Hovis’ Friday diary: ‘Christmas + boredom + social media sociopaths = hell for horses’

  • Dear diary,

    It appears the human strangles epidemic is back with a vengeance, but now with some added flavouring called omni-crumble, which sounds very very concerning. Frankly, most of the humans came out of the last enforced box rest hopeless out of work and with a body conditioning score that would have had even showing judges gulping, so I’m not sure some new thing that translates as “All cake” bodes well. Not that this will of course stop the ongoing unfairness that is the discriminatory behaviours seen between anthropoid and animal:

    We are out of work and that’s seen as something that needs fixing – “fixing” involving a long and complicated exercise plan involving being stuck in a horse hamster wheel, hacked to the end of the earth and back again, and lunged like an over-enthusiastic weathervane in a cyclone. A human is out of work and they get box sets of programmes about mardy big cats and females with a penchant for digging new patios.

    We put on a tiny bit of weight and all of a sudden, we’re treated like Hannibal Lector with halitosis, only allowed visiting rights with grass when the stars align with the Chinese New Year and a full luna eclipse and put through an exercise regime which would make a marine weep. A human piles the poundage on and they simply switch from skinny jean to “lounge wear” and stick their head further into the sand (or indeed fridge).

    We cough or wheeze in any way and every vet in the area is arm deep in your unmentionables like the last kids at the lucky dip with your hay steamed until it resembles the wilted remains of something that died of nature causes and a thermometer lurking like a wrong direction fan outside Liam’s hotel room. A human coughs and they get to stay at home and watch sea food movies for 10 days while eating their body weight in Ben and Jerry’s and summoning for more food from some underpaid Kangaroo. It’s seriously unfair.

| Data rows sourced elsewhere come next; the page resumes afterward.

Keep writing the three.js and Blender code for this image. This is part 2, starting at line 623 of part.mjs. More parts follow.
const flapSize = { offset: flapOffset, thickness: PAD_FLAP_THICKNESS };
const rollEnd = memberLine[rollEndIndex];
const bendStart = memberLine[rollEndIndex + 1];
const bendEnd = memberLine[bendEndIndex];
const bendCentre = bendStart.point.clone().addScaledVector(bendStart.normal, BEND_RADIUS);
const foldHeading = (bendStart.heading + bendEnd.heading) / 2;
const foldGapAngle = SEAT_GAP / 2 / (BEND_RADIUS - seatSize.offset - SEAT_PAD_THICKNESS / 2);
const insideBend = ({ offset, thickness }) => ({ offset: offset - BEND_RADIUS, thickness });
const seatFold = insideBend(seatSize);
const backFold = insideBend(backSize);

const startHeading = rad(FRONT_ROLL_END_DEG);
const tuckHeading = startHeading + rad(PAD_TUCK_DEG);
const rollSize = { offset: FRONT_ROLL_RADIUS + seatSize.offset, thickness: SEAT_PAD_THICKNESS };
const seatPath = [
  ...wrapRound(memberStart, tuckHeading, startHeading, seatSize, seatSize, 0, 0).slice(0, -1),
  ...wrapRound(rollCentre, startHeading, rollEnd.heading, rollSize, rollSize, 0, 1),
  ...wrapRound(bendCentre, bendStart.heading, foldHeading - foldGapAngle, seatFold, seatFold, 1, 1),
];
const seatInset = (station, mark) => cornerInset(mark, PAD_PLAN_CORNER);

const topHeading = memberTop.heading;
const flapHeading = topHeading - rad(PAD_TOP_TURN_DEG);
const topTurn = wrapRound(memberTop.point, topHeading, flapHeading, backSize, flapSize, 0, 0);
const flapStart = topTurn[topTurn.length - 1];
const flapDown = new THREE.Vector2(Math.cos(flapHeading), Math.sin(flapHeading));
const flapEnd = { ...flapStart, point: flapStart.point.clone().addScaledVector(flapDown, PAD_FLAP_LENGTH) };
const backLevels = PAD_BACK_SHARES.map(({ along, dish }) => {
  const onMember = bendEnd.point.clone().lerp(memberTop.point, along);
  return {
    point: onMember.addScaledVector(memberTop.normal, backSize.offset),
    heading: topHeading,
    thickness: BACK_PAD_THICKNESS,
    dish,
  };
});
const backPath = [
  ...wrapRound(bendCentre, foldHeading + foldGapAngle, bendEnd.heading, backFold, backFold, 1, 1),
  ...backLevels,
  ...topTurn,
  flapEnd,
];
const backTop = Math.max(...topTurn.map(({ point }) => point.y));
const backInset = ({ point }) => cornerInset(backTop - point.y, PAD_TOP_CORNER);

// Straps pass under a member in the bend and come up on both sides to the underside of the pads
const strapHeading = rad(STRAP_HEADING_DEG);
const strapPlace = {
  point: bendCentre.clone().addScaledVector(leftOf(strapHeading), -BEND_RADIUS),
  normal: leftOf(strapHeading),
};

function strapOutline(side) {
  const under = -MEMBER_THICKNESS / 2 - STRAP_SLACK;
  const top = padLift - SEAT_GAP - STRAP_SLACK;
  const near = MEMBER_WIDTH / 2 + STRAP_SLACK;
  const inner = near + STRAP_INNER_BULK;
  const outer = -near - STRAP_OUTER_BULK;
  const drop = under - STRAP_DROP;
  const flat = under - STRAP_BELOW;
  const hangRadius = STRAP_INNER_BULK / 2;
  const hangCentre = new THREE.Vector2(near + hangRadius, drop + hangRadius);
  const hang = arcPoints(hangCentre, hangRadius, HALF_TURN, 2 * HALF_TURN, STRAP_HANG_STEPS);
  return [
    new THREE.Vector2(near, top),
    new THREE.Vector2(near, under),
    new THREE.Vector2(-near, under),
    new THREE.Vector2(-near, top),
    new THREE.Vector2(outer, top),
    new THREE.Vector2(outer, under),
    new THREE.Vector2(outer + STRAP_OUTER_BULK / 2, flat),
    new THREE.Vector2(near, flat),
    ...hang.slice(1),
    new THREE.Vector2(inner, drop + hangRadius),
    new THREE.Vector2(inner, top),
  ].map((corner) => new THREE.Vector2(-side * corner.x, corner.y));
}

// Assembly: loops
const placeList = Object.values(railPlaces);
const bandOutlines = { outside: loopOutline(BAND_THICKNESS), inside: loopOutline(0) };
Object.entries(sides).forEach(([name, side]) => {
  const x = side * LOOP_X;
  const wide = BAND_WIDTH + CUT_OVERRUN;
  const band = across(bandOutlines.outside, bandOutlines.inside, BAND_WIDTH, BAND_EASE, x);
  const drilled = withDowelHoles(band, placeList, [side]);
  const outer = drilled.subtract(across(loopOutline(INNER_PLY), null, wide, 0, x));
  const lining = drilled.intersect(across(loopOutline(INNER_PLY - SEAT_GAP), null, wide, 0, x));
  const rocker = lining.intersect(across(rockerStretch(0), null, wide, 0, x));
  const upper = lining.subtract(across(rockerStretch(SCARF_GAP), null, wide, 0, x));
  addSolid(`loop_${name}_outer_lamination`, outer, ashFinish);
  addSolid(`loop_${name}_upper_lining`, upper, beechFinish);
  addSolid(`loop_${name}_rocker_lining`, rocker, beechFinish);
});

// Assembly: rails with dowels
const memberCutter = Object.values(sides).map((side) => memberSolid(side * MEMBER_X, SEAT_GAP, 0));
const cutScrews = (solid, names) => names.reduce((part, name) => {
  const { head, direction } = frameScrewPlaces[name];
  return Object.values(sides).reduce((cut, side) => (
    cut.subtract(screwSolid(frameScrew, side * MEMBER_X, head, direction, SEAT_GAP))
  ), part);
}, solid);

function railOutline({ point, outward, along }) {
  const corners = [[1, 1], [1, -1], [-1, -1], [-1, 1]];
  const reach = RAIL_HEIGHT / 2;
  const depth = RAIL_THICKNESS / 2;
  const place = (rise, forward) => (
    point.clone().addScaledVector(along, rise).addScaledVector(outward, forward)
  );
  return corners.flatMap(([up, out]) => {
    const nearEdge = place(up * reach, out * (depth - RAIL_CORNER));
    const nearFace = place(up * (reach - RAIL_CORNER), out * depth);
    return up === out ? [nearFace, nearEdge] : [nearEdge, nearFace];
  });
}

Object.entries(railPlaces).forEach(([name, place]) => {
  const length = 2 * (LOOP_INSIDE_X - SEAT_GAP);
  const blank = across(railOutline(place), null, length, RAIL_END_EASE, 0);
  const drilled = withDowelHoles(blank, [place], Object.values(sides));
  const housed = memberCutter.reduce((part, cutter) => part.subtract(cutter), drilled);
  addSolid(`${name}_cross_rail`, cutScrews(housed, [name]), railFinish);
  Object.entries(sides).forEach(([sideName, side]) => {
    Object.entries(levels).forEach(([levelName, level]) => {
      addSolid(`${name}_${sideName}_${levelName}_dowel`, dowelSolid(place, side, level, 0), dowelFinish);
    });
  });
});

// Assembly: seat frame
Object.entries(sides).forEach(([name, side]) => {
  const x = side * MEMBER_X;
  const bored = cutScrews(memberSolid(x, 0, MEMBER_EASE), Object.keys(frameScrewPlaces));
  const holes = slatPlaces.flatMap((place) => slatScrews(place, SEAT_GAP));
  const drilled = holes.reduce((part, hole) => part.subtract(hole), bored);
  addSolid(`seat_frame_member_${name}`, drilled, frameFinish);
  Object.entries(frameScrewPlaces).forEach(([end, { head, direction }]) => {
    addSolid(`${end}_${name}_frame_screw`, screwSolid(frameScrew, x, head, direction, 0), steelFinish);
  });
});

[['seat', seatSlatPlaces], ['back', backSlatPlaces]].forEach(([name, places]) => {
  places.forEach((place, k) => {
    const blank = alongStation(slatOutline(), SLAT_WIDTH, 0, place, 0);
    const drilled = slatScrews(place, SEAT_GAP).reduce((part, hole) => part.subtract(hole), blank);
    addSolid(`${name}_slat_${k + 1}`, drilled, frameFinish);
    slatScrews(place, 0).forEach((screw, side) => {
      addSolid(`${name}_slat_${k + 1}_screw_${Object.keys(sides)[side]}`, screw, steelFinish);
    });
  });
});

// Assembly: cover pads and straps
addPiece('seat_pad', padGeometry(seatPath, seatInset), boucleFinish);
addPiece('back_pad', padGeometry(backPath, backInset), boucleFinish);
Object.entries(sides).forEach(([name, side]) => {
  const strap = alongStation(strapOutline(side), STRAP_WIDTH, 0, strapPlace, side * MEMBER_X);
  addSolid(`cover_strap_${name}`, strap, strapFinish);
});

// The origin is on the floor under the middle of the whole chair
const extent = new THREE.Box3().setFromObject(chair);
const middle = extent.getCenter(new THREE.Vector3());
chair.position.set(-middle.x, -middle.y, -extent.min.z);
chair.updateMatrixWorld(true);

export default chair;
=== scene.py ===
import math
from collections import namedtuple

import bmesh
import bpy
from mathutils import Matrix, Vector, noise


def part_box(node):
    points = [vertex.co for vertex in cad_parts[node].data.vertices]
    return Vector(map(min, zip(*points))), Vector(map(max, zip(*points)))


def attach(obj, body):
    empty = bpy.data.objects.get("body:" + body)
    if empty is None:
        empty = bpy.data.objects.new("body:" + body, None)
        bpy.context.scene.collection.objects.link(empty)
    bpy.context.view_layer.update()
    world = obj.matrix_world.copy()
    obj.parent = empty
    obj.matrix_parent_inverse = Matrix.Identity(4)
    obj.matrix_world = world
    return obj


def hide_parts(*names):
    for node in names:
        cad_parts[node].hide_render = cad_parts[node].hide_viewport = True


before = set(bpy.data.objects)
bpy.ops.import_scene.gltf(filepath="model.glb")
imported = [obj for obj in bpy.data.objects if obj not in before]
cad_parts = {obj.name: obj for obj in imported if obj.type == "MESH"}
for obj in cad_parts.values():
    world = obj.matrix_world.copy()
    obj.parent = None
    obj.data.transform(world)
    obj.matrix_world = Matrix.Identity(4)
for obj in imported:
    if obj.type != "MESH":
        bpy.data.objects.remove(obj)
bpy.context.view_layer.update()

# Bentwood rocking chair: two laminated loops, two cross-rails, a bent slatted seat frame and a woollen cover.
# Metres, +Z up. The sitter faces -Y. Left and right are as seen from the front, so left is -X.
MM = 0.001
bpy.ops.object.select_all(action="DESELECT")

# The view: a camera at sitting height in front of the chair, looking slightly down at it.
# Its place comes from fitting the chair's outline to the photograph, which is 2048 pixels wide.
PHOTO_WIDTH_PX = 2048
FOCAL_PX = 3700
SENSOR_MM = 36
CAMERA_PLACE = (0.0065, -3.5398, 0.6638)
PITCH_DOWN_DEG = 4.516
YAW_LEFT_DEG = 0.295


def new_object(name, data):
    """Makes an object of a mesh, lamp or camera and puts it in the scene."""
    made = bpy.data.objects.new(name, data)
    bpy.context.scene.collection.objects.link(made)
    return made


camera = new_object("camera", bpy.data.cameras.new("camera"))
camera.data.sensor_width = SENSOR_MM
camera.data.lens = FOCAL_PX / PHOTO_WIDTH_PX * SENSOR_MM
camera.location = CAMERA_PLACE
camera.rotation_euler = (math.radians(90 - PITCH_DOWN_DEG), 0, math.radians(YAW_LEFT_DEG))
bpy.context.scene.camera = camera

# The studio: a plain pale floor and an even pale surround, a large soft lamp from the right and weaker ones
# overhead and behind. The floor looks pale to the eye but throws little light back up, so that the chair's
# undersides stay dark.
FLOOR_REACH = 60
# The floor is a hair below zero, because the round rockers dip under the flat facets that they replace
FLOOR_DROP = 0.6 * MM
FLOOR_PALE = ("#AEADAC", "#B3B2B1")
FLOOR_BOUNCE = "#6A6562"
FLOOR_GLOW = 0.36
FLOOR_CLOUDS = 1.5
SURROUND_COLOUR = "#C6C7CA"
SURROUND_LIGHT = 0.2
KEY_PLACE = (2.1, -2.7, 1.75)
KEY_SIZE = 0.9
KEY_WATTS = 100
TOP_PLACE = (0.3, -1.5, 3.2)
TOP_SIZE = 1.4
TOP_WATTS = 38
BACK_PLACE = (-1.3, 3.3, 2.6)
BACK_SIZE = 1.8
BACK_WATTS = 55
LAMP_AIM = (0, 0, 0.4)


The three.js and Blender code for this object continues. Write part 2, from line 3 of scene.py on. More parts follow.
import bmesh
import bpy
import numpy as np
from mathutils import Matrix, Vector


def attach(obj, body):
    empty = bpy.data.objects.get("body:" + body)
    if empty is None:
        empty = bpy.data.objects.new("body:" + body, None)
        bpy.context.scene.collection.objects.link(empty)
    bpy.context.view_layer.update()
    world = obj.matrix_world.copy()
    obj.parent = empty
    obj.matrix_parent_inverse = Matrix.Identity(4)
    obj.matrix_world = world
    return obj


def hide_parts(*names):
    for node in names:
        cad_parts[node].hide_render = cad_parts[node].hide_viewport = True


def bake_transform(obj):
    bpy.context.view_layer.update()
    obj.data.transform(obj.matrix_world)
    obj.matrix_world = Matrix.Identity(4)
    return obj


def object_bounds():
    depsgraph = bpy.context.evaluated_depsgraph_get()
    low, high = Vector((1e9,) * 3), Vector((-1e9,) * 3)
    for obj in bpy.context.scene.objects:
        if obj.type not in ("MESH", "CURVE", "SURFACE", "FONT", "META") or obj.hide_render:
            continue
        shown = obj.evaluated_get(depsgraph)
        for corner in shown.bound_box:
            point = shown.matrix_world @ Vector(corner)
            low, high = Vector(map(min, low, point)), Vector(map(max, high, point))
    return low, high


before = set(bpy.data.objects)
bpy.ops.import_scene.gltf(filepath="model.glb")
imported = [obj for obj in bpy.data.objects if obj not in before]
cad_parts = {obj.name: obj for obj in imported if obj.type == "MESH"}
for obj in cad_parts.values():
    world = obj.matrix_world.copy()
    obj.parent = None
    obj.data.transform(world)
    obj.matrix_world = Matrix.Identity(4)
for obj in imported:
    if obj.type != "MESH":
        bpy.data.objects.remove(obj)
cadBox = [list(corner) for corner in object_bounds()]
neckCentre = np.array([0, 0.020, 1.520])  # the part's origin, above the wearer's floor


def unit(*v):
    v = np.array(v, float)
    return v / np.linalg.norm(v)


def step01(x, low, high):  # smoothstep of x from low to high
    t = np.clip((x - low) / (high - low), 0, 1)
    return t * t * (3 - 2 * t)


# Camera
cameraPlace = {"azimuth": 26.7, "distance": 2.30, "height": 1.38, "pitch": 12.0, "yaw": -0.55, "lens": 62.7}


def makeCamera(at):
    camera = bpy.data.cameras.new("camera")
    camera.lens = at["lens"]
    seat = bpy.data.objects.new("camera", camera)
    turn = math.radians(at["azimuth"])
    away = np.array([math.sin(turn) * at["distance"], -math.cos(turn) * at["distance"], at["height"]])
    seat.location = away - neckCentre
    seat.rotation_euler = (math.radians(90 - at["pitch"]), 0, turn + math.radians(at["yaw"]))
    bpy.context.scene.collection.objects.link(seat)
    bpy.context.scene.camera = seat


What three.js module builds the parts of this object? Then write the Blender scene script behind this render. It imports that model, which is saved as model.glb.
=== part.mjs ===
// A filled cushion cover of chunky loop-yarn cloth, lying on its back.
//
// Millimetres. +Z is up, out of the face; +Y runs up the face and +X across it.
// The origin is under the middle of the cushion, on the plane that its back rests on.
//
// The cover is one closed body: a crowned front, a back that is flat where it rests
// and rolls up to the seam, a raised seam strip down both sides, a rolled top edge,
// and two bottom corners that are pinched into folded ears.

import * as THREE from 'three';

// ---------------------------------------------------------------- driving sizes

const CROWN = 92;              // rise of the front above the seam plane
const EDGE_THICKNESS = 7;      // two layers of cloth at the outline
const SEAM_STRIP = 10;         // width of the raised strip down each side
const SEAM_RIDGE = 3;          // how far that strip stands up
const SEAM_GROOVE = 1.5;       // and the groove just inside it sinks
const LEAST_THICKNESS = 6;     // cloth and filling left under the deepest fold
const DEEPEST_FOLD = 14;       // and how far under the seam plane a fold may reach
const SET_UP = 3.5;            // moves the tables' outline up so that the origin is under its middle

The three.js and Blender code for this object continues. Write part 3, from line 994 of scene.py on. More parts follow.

    What’s worse with this new omnicrumble thing is that parties are getting cancelled faster than mother’s cheques and so once more we become the source of entertainment for the more bored humans who watched all the box sets last time round and now wish to spend “quality festive time” with us equines. May whatever deity you believe in save us all.

    Last week I gave advice on how to avoid being decorated like an explosion in a tinsel factory (at east in public) but I was equally honest. This is all about beating the odds and the odd are seriously going against us now – Christmas + boredom + social media sociopaths = hell for horses. I can only suggest finding a large bush and hiding in it. I would suggest the stables, but I find this time of year every Tom, Dick, Joseph and Mary are in the bl**dy things…

    Talking of bored mothers, I had to endure mine at the weekend. On Saturday I was saved from having to do anything as mini-mother and Barbie Boy went for a hack first and then as they arrived back at the yard and mother came to get me, my blonde admirer broke free of her confines and hoolied towards mother at full tilt like a runaway train. What followed was a simply hilarious – 20 minutes of mother trying to enact her inner Monty Roberts while my back up beau did the wall of death around her at 100mph. And I looked, and behold a pale horse: and her name that chased her round swearing profusely was Death, and Hell followed with her…

    This meant that I was spared doing any work because I may have got a tad excited myself and thus, once again, there was more steam coming off my arse than there was coming out of mother’s ears – which to be honest, was saying something. Besides which, one of us was breathing like a broken winded cart horse, and it wasn’t me…

    All this dashing about meant everyone was covered in mud, so the following day I had to have a bath. I say “had to” but should perhaps put that the newly crowned budget horse whisperer “decreed it” and so thus it came to pass. Well sort of – it came to pass after an impasse lasting about eight minutes in which I refused point blank to go into the washroom and mother glared at me with the intensity of 20 fat fighters eyeing up the last mince pie. In the end, mini-mother wafted treat (and maxi-mother wafted a lunge whip) and I decided that discretion was the better part of valour. The good news is the washroom at the new yard has warm water so shortly I was bathed in steam and the fragrance of shampoo while the mothership sweated and swore her way to getting four black matted feathers back to their more usual white. Aunty Em and I decided not to tell her precisely how long the white lasted for fear that high blood pressure at her age is a bad thing…

    Anyway, I am off to man my phone line for distressed decorated dignity stripped damsels.